A Place out of Time
directed by Dave Davidson; Hudson West Productions
For 70 years, the Tuskegee of the North, New Jersey’s Bordentown School, educated generations of black youth, producing judges, academics, oceanographers and solid middle class folk, while it operated quietly in the shadow of Booker T. Washington’s far more famous institute in Alabama. One reason Bordentown School strove for stealth—one alum remarks, “Nobody outside this part of New Jersey knew it was here”—was racism; another was its deviation from Washington’s prescriptions about teaching black youth useful trades.

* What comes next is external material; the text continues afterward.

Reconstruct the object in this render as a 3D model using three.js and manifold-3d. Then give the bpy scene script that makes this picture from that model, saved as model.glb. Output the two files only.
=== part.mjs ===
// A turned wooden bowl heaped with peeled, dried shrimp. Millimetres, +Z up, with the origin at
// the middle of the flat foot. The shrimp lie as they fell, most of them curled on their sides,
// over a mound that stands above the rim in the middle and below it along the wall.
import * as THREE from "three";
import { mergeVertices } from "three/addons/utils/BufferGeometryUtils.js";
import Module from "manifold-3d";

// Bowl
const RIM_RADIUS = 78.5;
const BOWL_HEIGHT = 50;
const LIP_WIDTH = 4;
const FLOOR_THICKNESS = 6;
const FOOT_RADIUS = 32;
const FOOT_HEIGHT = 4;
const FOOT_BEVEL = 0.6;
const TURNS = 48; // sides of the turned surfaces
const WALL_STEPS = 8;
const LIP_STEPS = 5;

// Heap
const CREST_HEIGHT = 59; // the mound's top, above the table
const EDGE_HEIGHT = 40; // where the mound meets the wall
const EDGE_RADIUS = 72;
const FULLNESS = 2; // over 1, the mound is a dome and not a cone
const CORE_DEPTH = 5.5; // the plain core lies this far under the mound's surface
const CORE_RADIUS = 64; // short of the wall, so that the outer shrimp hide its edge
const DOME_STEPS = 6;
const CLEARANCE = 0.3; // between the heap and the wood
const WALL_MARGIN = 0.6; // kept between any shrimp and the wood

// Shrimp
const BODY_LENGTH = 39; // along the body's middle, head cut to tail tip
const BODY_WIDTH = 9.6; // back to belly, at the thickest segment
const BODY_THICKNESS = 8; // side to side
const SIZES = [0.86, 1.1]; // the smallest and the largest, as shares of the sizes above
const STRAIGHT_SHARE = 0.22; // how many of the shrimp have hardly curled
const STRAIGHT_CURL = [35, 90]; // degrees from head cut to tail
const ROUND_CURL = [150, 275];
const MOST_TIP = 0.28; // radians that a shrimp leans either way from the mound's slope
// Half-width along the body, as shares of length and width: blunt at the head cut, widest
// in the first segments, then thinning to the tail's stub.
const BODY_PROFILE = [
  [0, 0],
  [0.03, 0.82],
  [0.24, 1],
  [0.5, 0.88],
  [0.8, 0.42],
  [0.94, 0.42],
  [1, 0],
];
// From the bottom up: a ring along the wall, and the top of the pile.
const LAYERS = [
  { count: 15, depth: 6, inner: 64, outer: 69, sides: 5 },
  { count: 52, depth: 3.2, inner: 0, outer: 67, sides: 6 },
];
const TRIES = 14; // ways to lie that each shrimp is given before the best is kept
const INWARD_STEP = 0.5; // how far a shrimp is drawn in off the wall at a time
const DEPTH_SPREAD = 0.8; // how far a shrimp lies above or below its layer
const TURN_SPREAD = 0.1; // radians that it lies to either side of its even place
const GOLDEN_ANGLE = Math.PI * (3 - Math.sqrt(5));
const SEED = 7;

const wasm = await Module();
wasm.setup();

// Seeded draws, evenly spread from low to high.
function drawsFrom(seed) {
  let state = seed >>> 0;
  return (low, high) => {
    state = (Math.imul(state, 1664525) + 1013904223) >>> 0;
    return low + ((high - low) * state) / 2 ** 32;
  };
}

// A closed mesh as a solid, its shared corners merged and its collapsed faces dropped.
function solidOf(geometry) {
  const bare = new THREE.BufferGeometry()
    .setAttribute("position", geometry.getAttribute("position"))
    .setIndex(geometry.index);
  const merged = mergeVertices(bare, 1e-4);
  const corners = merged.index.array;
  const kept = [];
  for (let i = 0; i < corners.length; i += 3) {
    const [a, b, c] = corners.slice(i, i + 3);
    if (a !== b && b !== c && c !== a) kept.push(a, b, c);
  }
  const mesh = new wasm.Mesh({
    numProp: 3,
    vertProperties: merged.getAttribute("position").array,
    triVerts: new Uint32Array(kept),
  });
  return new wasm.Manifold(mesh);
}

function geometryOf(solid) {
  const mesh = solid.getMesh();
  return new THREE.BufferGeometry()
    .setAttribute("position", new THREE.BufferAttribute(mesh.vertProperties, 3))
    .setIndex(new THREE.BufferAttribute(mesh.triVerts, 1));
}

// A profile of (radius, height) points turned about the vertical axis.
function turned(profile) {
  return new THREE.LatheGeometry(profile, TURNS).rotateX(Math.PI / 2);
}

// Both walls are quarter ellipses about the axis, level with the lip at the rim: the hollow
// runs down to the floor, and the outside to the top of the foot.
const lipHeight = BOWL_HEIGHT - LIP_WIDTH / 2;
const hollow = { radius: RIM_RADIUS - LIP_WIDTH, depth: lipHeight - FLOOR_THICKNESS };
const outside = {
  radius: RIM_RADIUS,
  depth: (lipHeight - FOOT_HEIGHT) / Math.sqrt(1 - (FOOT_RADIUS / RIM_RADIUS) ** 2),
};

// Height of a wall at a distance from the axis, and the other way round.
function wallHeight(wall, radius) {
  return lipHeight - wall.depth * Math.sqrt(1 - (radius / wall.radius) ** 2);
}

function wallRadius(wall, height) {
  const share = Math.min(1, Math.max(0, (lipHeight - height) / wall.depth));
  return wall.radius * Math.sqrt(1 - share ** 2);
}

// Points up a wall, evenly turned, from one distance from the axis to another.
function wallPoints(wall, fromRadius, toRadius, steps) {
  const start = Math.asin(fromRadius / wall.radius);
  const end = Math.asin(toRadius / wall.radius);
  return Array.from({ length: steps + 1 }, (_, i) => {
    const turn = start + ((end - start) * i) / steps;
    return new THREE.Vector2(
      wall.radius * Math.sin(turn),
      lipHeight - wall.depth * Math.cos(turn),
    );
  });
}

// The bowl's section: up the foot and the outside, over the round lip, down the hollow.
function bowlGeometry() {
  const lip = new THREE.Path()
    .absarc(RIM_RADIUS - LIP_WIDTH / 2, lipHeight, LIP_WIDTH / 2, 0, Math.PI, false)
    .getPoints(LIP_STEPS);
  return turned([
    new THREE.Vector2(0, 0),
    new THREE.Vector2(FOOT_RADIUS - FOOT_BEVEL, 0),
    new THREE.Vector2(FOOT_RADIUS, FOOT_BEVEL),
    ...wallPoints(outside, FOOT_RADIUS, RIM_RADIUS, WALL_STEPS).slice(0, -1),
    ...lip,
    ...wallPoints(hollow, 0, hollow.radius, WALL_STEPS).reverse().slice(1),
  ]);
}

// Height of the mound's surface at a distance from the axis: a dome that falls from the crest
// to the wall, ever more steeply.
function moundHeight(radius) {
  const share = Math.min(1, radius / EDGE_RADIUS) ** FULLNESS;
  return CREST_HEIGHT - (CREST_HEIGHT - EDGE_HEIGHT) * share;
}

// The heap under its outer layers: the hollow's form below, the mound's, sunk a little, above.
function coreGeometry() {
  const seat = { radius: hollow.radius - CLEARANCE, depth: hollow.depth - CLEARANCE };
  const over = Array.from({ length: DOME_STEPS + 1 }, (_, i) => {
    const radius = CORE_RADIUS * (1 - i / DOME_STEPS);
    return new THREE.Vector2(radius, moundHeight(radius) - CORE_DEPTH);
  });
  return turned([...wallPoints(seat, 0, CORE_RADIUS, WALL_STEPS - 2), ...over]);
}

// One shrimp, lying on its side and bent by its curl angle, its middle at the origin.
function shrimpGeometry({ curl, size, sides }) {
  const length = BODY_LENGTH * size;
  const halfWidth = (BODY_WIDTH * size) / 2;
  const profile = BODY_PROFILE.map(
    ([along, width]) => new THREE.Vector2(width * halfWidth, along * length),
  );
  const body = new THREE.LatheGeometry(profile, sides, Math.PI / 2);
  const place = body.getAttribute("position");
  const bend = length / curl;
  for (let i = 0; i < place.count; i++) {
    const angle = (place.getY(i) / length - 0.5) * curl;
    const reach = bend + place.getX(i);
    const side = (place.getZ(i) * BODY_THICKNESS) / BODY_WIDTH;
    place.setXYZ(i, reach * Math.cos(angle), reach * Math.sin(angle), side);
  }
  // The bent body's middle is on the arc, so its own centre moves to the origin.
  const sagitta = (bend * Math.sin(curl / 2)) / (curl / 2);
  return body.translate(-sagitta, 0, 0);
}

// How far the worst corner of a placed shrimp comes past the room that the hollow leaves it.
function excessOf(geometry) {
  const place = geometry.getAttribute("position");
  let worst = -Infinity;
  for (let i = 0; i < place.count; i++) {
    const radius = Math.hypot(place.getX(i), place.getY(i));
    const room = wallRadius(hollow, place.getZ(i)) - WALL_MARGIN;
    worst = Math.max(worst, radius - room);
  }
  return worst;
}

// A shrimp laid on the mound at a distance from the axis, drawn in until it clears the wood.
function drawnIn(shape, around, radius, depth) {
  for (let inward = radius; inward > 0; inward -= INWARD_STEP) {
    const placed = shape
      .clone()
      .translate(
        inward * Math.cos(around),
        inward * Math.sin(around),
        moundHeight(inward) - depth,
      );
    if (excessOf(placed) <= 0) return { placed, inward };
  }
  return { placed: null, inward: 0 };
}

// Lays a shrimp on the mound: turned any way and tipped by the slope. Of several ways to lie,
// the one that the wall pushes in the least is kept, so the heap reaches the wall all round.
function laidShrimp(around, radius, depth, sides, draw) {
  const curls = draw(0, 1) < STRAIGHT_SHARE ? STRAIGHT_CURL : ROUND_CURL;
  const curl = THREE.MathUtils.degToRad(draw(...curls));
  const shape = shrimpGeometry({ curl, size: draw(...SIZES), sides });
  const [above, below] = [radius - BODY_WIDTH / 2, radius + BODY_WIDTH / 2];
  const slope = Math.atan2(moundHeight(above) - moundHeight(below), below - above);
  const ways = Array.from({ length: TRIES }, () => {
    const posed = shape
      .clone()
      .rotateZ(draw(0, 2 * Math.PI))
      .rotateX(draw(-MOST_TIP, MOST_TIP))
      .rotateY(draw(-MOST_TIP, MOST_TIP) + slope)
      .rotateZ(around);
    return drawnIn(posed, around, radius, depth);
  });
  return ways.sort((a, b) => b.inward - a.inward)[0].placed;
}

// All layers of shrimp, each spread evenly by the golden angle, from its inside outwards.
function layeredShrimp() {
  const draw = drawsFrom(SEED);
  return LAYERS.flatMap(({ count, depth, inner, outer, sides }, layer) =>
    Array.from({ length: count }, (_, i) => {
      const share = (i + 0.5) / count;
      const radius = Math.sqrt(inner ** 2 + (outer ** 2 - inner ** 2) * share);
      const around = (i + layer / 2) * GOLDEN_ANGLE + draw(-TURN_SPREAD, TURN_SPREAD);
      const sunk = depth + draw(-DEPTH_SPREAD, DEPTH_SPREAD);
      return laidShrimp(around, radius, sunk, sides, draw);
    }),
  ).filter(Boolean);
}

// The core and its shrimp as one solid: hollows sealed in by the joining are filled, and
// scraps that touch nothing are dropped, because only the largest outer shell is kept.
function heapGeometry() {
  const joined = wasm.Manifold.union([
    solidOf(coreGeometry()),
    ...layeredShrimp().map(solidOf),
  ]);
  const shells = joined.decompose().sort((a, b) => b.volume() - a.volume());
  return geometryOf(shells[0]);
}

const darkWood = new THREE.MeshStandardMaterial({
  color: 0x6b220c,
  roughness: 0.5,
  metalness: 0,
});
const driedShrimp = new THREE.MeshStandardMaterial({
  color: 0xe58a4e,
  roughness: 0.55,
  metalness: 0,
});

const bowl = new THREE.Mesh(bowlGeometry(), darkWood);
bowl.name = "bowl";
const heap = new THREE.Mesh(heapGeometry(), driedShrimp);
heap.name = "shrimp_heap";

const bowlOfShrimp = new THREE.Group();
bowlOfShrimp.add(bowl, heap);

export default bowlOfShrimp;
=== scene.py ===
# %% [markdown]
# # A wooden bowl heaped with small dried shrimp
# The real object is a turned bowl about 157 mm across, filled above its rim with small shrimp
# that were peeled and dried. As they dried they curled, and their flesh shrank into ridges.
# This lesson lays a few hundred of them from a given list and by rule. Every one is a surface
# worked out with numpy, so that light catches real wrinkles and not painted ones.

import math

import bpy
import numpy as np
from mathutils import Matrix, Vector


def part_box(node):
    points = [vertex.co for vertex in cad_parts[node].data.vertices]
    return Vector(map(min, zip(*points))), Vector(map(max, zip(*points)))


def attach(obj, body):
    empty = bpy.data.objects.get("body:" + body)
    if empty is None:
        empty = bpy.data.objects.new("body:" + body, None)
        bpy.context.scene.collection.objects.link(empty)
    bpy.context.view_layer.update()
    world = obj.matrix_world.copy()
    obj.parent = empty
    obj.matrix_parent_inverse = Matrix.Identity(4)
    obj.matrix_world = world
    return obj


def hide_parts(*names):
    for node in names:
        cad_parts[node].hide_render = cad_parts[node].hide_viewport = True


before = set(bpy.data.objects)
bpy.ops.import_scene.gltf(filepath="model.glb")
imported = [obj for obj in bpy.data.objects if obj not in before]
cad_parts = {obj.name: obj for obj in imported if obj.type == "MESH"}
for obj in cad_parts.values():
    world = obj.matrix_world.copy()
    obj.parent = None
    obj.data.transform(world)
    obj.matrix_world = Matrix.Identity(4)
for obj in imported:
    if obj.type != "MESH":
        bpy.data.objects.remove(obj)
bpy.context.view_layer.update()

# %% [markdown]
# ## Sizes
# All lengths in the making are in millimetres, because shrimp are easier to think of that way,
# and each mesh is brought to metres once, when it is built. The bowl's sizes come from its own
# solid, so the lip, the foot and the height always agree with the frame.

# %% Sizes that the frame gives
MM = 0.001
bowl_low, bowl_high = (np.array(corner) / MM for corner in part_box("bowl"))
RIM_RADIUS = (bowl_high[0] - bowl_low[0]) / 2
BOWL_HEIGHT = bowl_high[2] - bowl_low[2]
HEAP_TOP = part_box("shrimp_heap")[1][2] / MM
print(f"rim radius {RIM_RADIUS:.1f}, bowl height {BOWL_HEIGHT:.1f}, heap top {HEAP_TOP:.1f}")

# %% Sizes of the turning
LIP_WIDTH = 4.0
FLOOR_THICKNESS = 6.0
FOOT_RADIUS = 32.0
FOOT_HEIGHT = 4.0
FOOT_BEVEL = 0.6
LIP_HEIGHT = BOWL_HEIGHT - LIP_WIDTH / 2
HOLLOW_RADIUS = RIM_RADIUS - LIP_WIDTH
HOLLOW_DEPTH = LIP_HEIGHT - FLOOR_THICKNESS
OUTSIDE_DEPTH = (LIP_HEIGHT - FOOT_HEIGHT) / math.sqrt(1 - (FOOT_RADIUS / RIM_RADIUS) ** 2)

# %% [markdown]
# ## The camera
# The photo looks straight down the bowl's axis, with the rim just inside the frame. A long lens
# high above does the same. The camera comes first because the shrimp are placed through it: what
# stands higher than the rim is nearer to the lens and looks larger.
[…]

Even though its students worked on the buildings and grounds and farmyards and critters of its beautiful 400-acre Georgian-style campus, the Manual Training and Industrial School for Colored Youth, as it was formally known, widened its curricula to include college-style offerings, thus encouraging the aspirations of those black Americans whom W.E.B. DuBois, Washington’s perpetual antagonist, dubbed the Talented Tenth. In the end, the Supreme Court’s 1954 Brown v. Board of Education decision ironically helped bring about the school’s demise in 1955. Narrated by Ruby Dee, enlivened by vintage photos and footage, this revealing film tracks how America’s racial problems unwound through the lives of a select, dedicated group of teachers and students.